Because off-peak electric rates are usually lower than they are during the daytime, you can program the Volt to charge at a preset time, using the dashboard's touch-screen, a smart-phone app or the new MyVvolt.com site
Volt owners can get whatever MPG they want by limiting the use of the car in extended-range mode.
The 2014 Chevrolet Volt remains one of the most fuel-efficient cars sold in the U.S. today. Data aggregated from Volt drivers shows that roughly two-thirds of all mileage covered in done using battery energy from charging with grid electricity. When its range extender switches on, the Volt is rated at 37 mpg combined--high for a compact car.
With its 38-mile electric range (as rated by the EPA), Volts that travel less than that distance daily may go for weeks without switching on their gasoline range extenders.

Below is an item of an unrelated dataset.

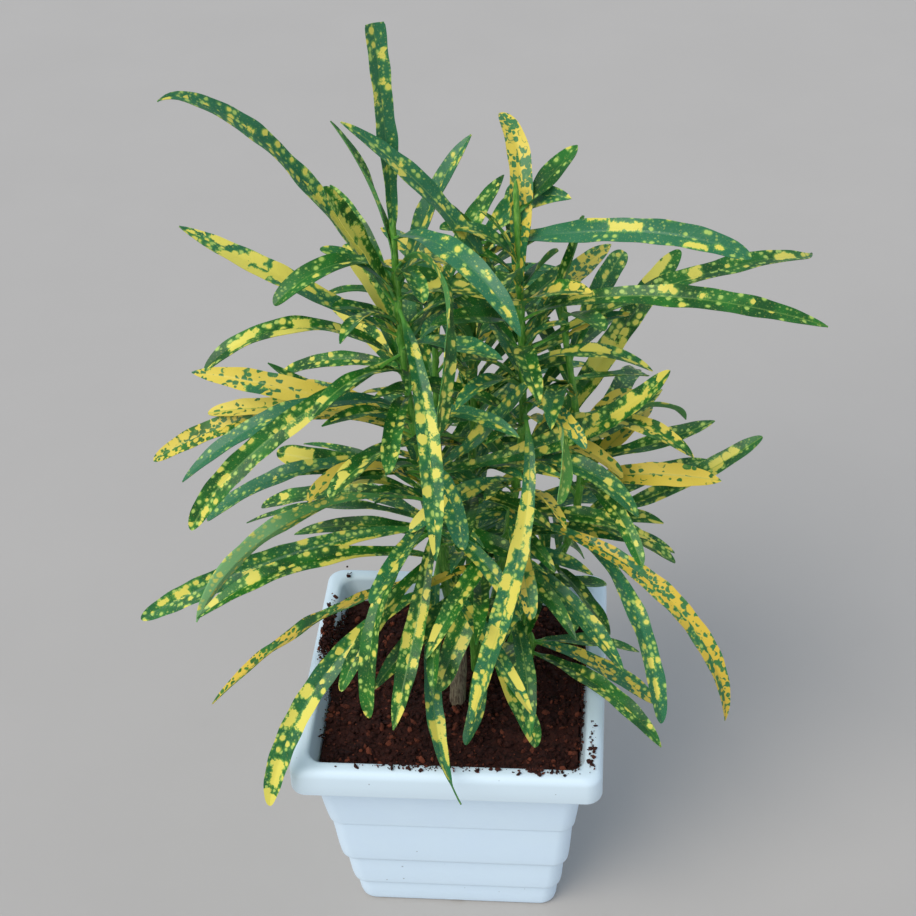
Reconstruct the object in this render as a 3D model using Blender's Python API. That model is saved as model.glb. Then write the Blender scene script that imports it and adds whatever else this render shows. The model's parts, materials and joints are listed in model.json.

And as GM will tell you, repeatedly, just about four out of five U.S. vehicles cover less than 40 miles a day. In fact, Volts have a function built in to ask permission to switch on their gasoline engines every few months, to circulate liquids and keep the system in good running order.
The Chevy Volt is rated at 98 MPGe, a metric that measures how far a car can travel electrically on the amount of energy that's contained in 1 gallon of gasoline. That puts it in the middle of the plug-in pack for efficiency these days. Several vehicles now exceed that number, including Chevy's own Spark EV battery-electric minicar at 199 MPGe, but many of them are far smaller and offer less performance than the Volt.
We continue to rate any vehicle that plugs in and can operate on grid power alone for some distance as a 10 on our Green scale. Battery electric cars would rank higher than any car with a gasoline engine, but the Volt can still be driven with no tailpipe emissions at all for lengthy distances. It all depends on how much the driver exceeds 35 to 40 miles a day, assuming overnight recharges. The highest-mileage drivers may burn less gasoline in a 50-mpg Prius than in a Volt running on relatively little grid power and then at 37 mpg thereafter.
Recharging a Volt battery pack takes 7 to 10 hours using the standard 110-Volt charging cable provided with the car. Level 2 charging stations, which operate at 240 Volts, cut that time in half--but only about half of all Volt owners have one installed at their homes. It's simply not necessary for a Volt used in daily commuting--unlike a battery electric car, for which overnight recharging at 110 Volt may not be enough to replenish the pack fully.
Electricity is virtually always cheaper per mile than gasoline, though its price is far more variable (from 3 to 25 cents per kilowatt-hour) across the country. And as for the "running on coal" assertion, many studies have calculated the environmental impact of driving on electricity produced from dirty coal. A Volt may do marginally worse than a 50-mpg Prius hybrid in a handful of the very dirtiest states. But against an average 25-mpg car, driving a Volt recharged on grid electricity--or any other plug-in car--is always cleaner.
Two-thirds of all Volt mileage is covered using grid electricity, and its 37 mpg on gasoline is still high.